Rembrandt Etchings, Musée National des Beaux-Arts du Québec, Québec City

It was a rare treat that we saw-- the Rembrandt Etchings from the Museum Boijmans Van Beuningen were on view when we were in Québec City this past summer. Rembrandt was profoundly innovative and revolutionized the art of engraving. He adopted a resolutely experimental approach and developed the process to the utmost. Like Dürer, Goya, or Picasso, Rembrandt is regarded as one of the greatest engravers of all time. He produced some of the most celebrated works in the history of the medium and his impact on the discipline is still relevant today.

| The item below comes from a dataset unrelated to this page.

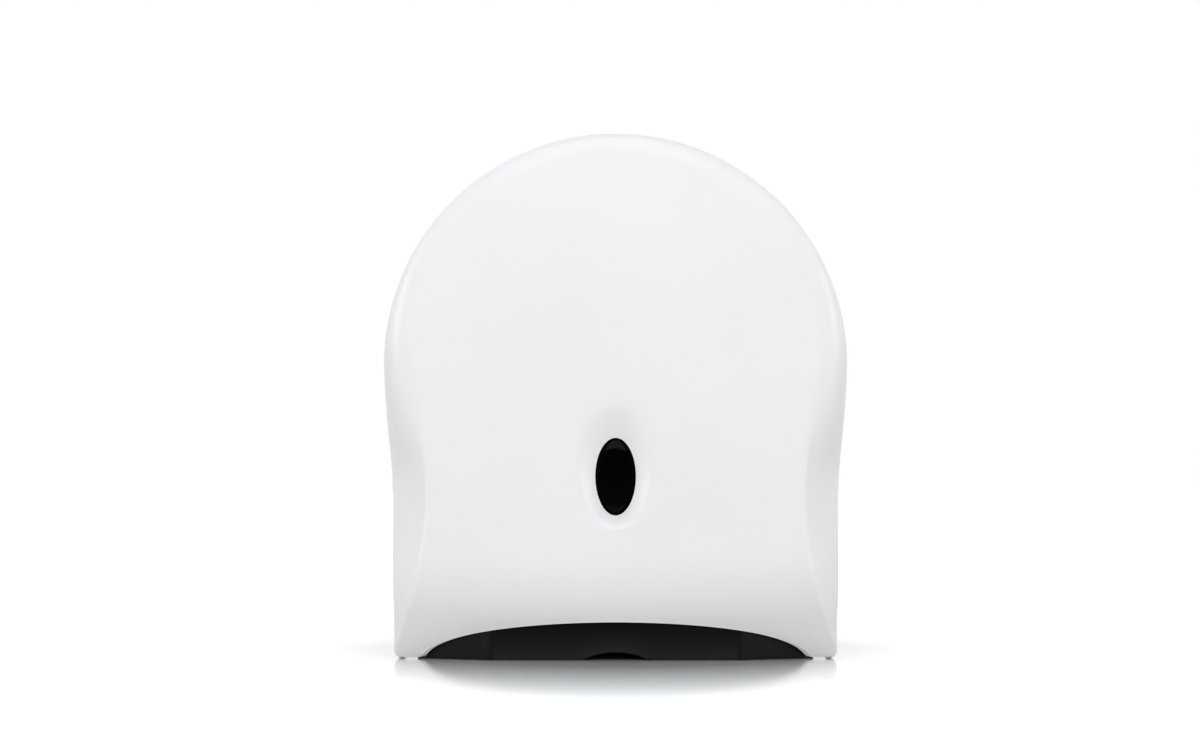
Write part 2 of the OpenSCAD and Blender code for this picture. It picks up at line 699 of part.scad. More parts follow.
guard_y = lip_back(facet_half_w) - guard_gap; // distance of the middle facet from the wall
facet_angle = atan2(facet_fall, tray_x - facet_half_w);
front_normal = [0, -1];
facet_normal = [sin(facet_angle), -cos(facet_angle)];
side_normal = [1, 0];
function inset_corner(p, n1, n2, t) = p - t * (n1 + n2) / (1 + n1 * n2);
function mirrored(points) = [for (k = [len(points) - 1:-1:0]) [-points[k][0], points[k][1]]];
function guard_half(t, back) = [
    [tray_x - t, -back],
    inset_corner([tray_x, facet_fall - guard_y], facet_normal, side_normal, t),
    inset_corner([facet_half_w, -guard_y], front_normal, facet_normal, t)
];
function guard_outline(t, back) = concat(guard_half(t, back), mirrored(guard_half(t, back)));

n_notch = 24;
notch_power = 2.2; // 2 is a parabola
function notch_z(x) = notch_h * (1 - pow(abs(x) / notch_half_w, notch_power));
module notch_2d() {
    polygon(concat(
        [[-notch_half_w, -over]],
        [for (k = [0:n_notch]) let (x = notch_half_w * (2 * k / n_notch - 1)) [x, notch_z(x)]],
        [[notch_half_w, -over]]
    ));
}

tab_h = 22;
tab_margin = 8;
blade_setback = 1;  // of the root of the teeth from the edge of the paper's way out
blade_end_gap = 3;  // from a blade's end to the tray's wall
blade_x = exit_half_w + blade_setback;
blade_y0 = guard_y - tray_wall - blade_end_gap;
blade_y1 = tray_back + tray_wall + blade_end_gap;
rivet_margin = 6;   // from a blade's end to its first rivet
function blade_rivet_y(k) = -mix(blade_y0 - rivet_margin, blade_y1 + rivet_margin, k / (blade_rivet_n - 1));
rivet_r = screw_r;
rivet_gap = 0.05;
rivet_start = 0.3;  // above the tray's underside

module bottom_tray() {
    color(gloss_black) difference() {
        union() {
            difference() {
                linear_extrude(guard_h) polygon(guard_outline(0, tray_side_stop));
                translate([0, 0, -over]) linear_extrude(guard_h + 2 * over)
                    polygon(guard_outline(tray_wall, tray_side_stop - over));
            }
            linear_extrude(tray_wall) difference() {
                polygon(guard_outline(tray_wall / 2, tray_back));
                translate([-exit_half_w, -guard_y + tray_wall]) square([2 * exit_half_w, guard_y]);
            }
            both_sides() box([tray_screw_x[0] - tab_margin, -tray_back - tray_wall, 0],
                [tray_screw_x[1] + tab_margin, -tray_back, tab_h]);
        }
        slab(guard_y - tray_wall - over, guard_y + over) notch_2d();
        both_sides() {
            for (x = tray_screw_x)
                bar_y(x, tray_screw_z, screw_r + screw_gap, tray_back - over, tray_back + tray_wall + over);
            for (k = [0:blade_rivet_n - 1])
                bar_z(blade_x + blade_w / 2, blade_rivet_y(k), rivet_r + rivet_gap, -over, tray_wall + over);
        }
    }
}
module tray_screws() {
    both_sides() for (x = tray_screw_x)
        screw_y(x, tray_screw_z, tray_back + tray_wall + seat, tray_wall + pilot_depth - screw_tip_gap);
}

// ---------------------------------------------------------------- tear blades

n_teeth = floor((blade_y0 - blade_y1) / tooth_pitch);
module blade_2d() {
    y_start = -blade_y0;
    polygon(concat(
        [for (k = [0:n_teeth - 1]) each [
            [blade_x, y_start + k * tooth_pitch],
            [blade_x - tooth_h, y_start + (k + 0.5) * tooth_pitch]
        ]],
        [[blade_x, y_start + n_teeth * tooth_pitch],
         [blade_x + blade_w, y_start + n_teeth * tooth_pitch],
         [blade_x + blade_w, y_start]]
    ));
}
module tear_blades() {
    color(steel) both_sides() difference() {
        translate([0, 0, tray_wall + seat]) linear_extrude(blade_t) blade_2d();
        for (k = [0:blade_rivet_n - 1])
            bar_z(blade_x + blade_w / 2, blade_rivet_y(k), rivet_r + rivet_gap,
                0, tray_wall + blade_t + over);
    }
}
rivet_head_r = 2.6;
rivet_head_h = 1;
module blade_rivets() {
    color(steel) both_sides() for (k = [0:blade_rivet_n - 1]) {
        bar_z(blade_x + blade_w / 2, blade_rivet_y(k), rivet_r,
            rivet_start, tray_wall + blade_t + 2 * seat + eps);
        bar_z(blade_x + blade_w / 2, blade_rivet_y(k), rivet_head_r,
            tray_wall + blade_t + 2 * seat, tray_wall + blade_t + 2 * seat + rivet_head_h);
    }
}

// ---------------------------------------------------------------- spindle

axle_flange_y = plate_t + boss_h + seat;
thrust_t = 2.5;
thrust_y = axle_flange_y + axle_flange_t + seat;
hub_y = thrust_y + thrust_t + seat;
hub_front = hub_y + hub_flange_t + hub_len;
core_stop = 9;               // the inner tube ends this far behind the hub's front
core_front = hub_front - core_stop;
bush_r = axle_r + axle_play + bush_wall;
core_r = bush_r + hub_wall;
brake_t = 0.9;
axle_end = core_front + seat + brake_t;
web_n = 6;
web_t = 2;
web_root = 0.5;              // how far the webs run into both tubes
washer_gap = 0.2;            // radial gap of the washers on the axle
washer_lip = 1;              // how far the inner tube reaches past the washers
end_screw_r = 2.5;
end_screw_len = 12;
end_screw_head_h = 2.5;

module axle() {
    color(steel) difference() {
        union() {
            bar_y(0, dome_z, axle_r, plate_t + boss_h - axle_tail, axle_end);
            bar_y(0, dome_z, axle_flange_r, axle_flange_y, axle_flange_y + axle_flange_t);
        }
        bar_y(0, dome_z, end_screw_r + seat, axle_end - end_screw_len - screw_tip_gap, axle_end + over);
        about_spindle(axle_screw_n, 45)
            bar_y(axle_screw_pcr, 0, screw_r + screw_gap,
                axle_flange_y - over, axle_flange_y + axle_flange_t + over);
    }
}
module axle_screws() {
    about_spindle(axle_screw_n, 45)
        screw_y(axle_screw_pcr, 0, axle_flange_y + axle_flange_t + seat,
            pilot_depth + axle_flange_t - screw_tip_gap);
}
module washer_y(inner, outer, near, far) {
    slab(near, far) translate([0, dome_z]) difference() {
        circle(outer);
        circle(inner);
    }
}
module thrust_washer() {
    color(bush_white) washer_y(axle_r + washer_gap, core_r - washer_lip, thrust_y, thrust_y + thrust_t);
}
module brake_washer() {
    color(steel) washer_y(axle_r + washer_gap, core_r - washer_lip, core_front + seat, core_front + brake_t);
}
module axle_end_screw() {
    screw_y(0, dome_z, axle_end + seat, end_screw_len, end_screw_r, core_r, end_screw_head_h);
}
module roll_hub() {
    color(hub_grey) {
        slab(hub_y, hub_y + hub_flange_t) translate([0, dome_z]) difference() {
            circle(hub_flange_r);
            circle(bush_r + seat / 2);
            for (k = [0:web_n - 1]) rotate(360 * (k + 0.5) / web_n)
                translate([(hub_r + hub_flange_r) / 2, 0]) circle((hub_flange_r - hub_r) / 4);
        }
        washer_y(hub_r - hub_wall, hub_r, hub_y + hub_flange_t - eps, hub_front);
        washer_y(bush_r + seat / 2, core_r, hub_y + hub_flange_t - eps, core_front);
        about_spindle(web_n)
            box([core_r - web_root, -core_front, -web_t / 2],
                [hub_r - hub_wall + web_root, -hub_y - hub_flange_t + eps, web_t / 2]);
    }
}
module hub_bushes() {
    color(bush_white) {
        washer_y(axle_r + axle_play, bush_r, hub_y, hub_y + bush_len);
        washer_y(axle_r + axle_play, bush_r, core_front - bush_len, core_front);
    }
}
cap_t = 2;
cap_spigot = 4;
cap_inset = 0.2;  // of the cap's edge inside the hub's
cap_fit = 0.1;    // radial gap of the spigot
module hub_cap() {
    color(hub_grey) {
        slab(hub_front + seat, hub_front + seat + cap_t) translate([0, dome_z]) circle(hub_r - cap_inset);
        washer_y(hub_r - 2 * hub_wall, hub_r - hub_wall - cap_fit,
            hub_front - cap_spigot, hub_front + seat + eps);
    }
}

// ---------------------------------------------------------------- lock

lock_len = 10;       // from the top of the dome to the bottom of the body
body_bottom = top_z - lock_len;
nut_top = top_z - lock_boss_depth - seat;
nut_t = 2.4;
nut_margin = 3.7;    // from the body to the nut's corners
cam_gap = 0.35;
cam_top = body_bottom - cam_gap;
cam_hub_r = cam_w / 2 + 1;
tail_w = 5;
tail_gap = 0.05;
tail_short = 0.1;    // the tail ends this far above the cam's underside
barrel_proud = 0.3;  // below the body
barrel_sink = 0.1;   // below the head's top

module lock_body() {
    color(steel) difference() {
        union() {
            bar_z(0, -lock_y, lock_r, body_bottom, top_z - lock_recess + seat + eps);
            bar_z(0, -lock_y, lock_head_r, top_z - lock_recess + seat, top_z - lock_head_sink);
        }
        bar_z(0, -lock_y, barrel_r + barrel_play, body_bottom - over, top_z);
    }
}
module lock_nut() {
    color(steel) difference() {
        translate([0, -lock_y, nut_top - nut_t]) cylinder(r = lock_r + nut_margin, h = nut_t, $fn = 6);
        bar_z(0, -lock_y, lock_r + seat, nut_top - nut_t - over, nut_top + over);
    }
}
key_w = 1.6;
key_depth = 5;
key_reach = 0.7;       // half length of the keyway, in barrel radii
key_side_reach = 0.35; // half length of its cross slot, in barrel radii
cam_screw_len = 2;     // above the bottom of the body
module lock_barrel() {
    color(steel) difference() {
        union() {
            bar_z(0, -lock_y, barrel_r, body_bottom - barrel_proud, top_z - lock_head_sink - barrel_sink);
            box([-tail_w / 2, -lock_y - tail_w / 2, cam_top - cam_t + tail_short],
                [tail_w / 2, -lock_y + tail_w / 2, body_bottom]);
        }
        box([-key_w / 2, -lock_y - barrel_r * key_reach, top_z - key_depth],
            [key_w / 2, -lock_y + barrel_r * key_reach, top_z + over]);
        box([-barrel_r * key_side_reach, -lock_y - key_w / 2, top_z - key_depth],
            [barrel_r * key_side_reach, -lock_y + key_w / 2, top_z + over]);
        bar_z(0, -lock_y, screw_r + seat,
            cam_top - cam_t - over, body_bottom + cam_screw_len + screw_tip_gap);
    }
}
module lock_cam() {
    color(steel) difference() {
        union() {
            bar_z(0, -lock_y, cam_hub_r, cam_top - cam_t, cam_top);
            box([-cam_w / 2, -lock_y, cam_top - cam_t], [cam_w / 2, -lock_y + cam_len, cam_top]);
        }
        box([-tail_w / 2 - tail_gap, -lock_y - tail_w / 2 - tail_gap, cam_top - cam_t - over],
            [tail_w / 2 + tail_gap, -lock_y + tail_w / 2 + tail_gap, cam_top + over]);
    }
}
cam_screw_lap = 1.2;   // how far its head reaches past the tail
module cam_screw() {
    head_top = cam_top - cam_t - seat;
    color(steel) {
        bar_z(0, -lock_y, screw_r, head_top - eps, body_bottom + cam_screw_len);
        bar_z(0, -lock_y, tail_w / 2 + cam_screw_lap, head_top - screw_head_h, head_top);
    }
}
striker_gap = 0.3;
striker_y0 = lock_y + cam_hub_r + striker_gap;
striker_top = cam_top - striker_gap;
striker_arm_drop = 3;      // of the arm below the cam
striker_arm_z = cam_top - cam_t - striker_arm_drop;
striker_side_gap = 0.8;
striker_x0 = lock_r + striker_side_gap;
striker_foot_lap = 2;      // how far the foot is wider than the arm
striker_screw_short = 0.8; // screw ends this far from the plate's back
module striker() {
    arm_low = striker_arm_z - striker_t;
    foot_low = striker_foot_z[1] - striker_margin;
    color(steel) difference() {
        union() {
            box([striker_x0, -striker_y0 - striker_t, arm_low], [striker_x, -striker_y0, striker_top]);
            box([striker_x0, -striker_y0 - eps, arm_low], [striker_x, -plate_t - seat, striker_arm_z]);
            box([striker_x0 - striker_foot_lap, -plate_t - seat - striker_t, foot_low],
                [striker_x, -plate_t - seat, striker_arm_z]);
        }
        for (z = striker_foot_z)
            bar_y(striker_screw_x, z, screw_r + screw_gap, plate_t - over, plate_t + striker_t + 2 * over);
    }
}
module striker_screws() {
    for (z = striker_foot_z)
        screw_y(striker_screw_x, z, plate_t + striker_t + 2 * seat,
            striker_t + plate_t - striker_screw_short);
}

back_plate();
bottom_tray();
front_cover();
window_lens();
lens_retainer();
retainer_screws();
hinge_pin_left();
hinge_pin_right();
axle();
axle_screws();
roll_hub();
hub_bushes();
thrust_washer();
brake_washer();
axle_end_screw();
hub_cap();
lock_body();
lock_nut();
lock_barrel();
lock_cam();
cam_screw();
striker();
striker_screws();
tear_blades();
blade_rivets();
tray_screws();
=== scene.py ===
import math

import bmesh
import bpy
import numpy as np
from bpy.props import FloatProperty, FloatVectorProperty, PointerProperty
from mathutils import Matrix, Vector


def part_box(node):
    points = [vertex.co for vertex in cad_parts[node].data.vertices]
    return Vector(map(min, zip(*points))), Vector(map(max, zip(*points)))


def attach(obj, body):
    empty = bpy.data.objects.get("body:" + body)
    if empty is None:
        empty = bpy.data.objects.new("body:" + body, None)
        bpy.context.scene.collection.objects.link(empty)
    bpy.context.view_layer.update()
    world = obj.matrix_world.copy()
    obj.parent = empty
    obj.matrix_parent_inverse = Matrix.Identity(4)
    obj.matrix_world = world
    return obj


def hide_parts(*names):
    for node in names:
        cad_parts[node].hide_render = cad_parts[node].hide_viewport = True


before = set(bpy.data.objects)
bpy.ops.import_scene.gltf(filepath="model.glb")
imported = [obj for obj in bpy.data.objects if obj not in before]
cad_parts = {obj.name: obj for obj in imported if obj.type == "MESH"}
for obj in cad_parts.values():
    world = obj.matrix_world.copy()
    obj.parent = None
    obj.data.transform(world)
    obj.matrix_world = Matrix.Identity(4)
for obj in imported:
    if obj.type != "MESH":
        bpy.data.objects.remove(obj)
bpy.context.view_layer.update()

bl_info = {
    "name": "Jumbo Toilet Roll Dispenser",
    "version": (1, 0, 0),
    "blender": (4, 5, 0),
    "location": "3D View > Sidebar > Dispenser",
    "description": "Dresses the wall dispenser for jumbo toilet rolls",
    "category": "Object",
}

MM = 0.001
JOIN = 2e-6     # points closer than this are one point
COVER_LOW, COVER_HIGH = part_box("front_cover")
LENS_LOW, LENS_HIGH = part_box("window_lens")
TRAY_LOW, TRAY_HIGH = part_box("bottom_tray")
DOME_R = COVER_HIGH[0]
DOME_Z = COVER_HIGH[2] - DOME_R


# ---------------------------------------------------------------- sizes and colours

def length(name, description, default):
    """A size in metres that shows in the scene's length unit."""
    return FloatProperty(name=name, description=description, default=default, unit="LENGTH", precision=4)


def share(name, description, default):
    """A plain factor."""
    return FloatProperty(name=name, description=description, default=default, precision=3)


def angle(name, description, default):
    """An angle, given here in degrees."""
    return FloatProperty(name=name, description=description, default=math.radians(default), subtype="ANGLE")


def tint(name, description, default):
    """A linear colour."""
    return FloatVectorProperty(name=name, description=description, default=default, subtype="COLOR",
                               min=0.0, max=1.0)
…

Rembrandt produced 300 engravings between 1625 and 1665 and 80 of them were on view. Most of the works are etchings, a complex technique in which the image is etched on a copper plate using an acid. For Rembrandt, etching was a full-fledged art form equal to painting that he researched passionately throughout his career. Moreover, almost all of his prints are original works independent of his paintings. The exhibition encompassed all the topics that Rembrandt broached. His self-portraits reconstitute the artist’s biography while his religious prints propose a unique, spectacular interpretation of the Bible. His landscapes reveal an artist of exquisite sensitivity. His portraits and genre scenes display the full diversity of Dutch society at the time. The exhibition also allowed visitors to see Rembrandt in his historic period and environment as a resident of Amsterdam, a thriving, cosmopolitan city and brilliant hub of intellectual and artistic life, and an inhabitant of the Republic of the Seven United Netherlands, one of the great European powers of the 17th century. It also reveals the vagaries of the artist’s personal life, including the painful loss of loved ones and the serious financial difficulties that darkened his final years.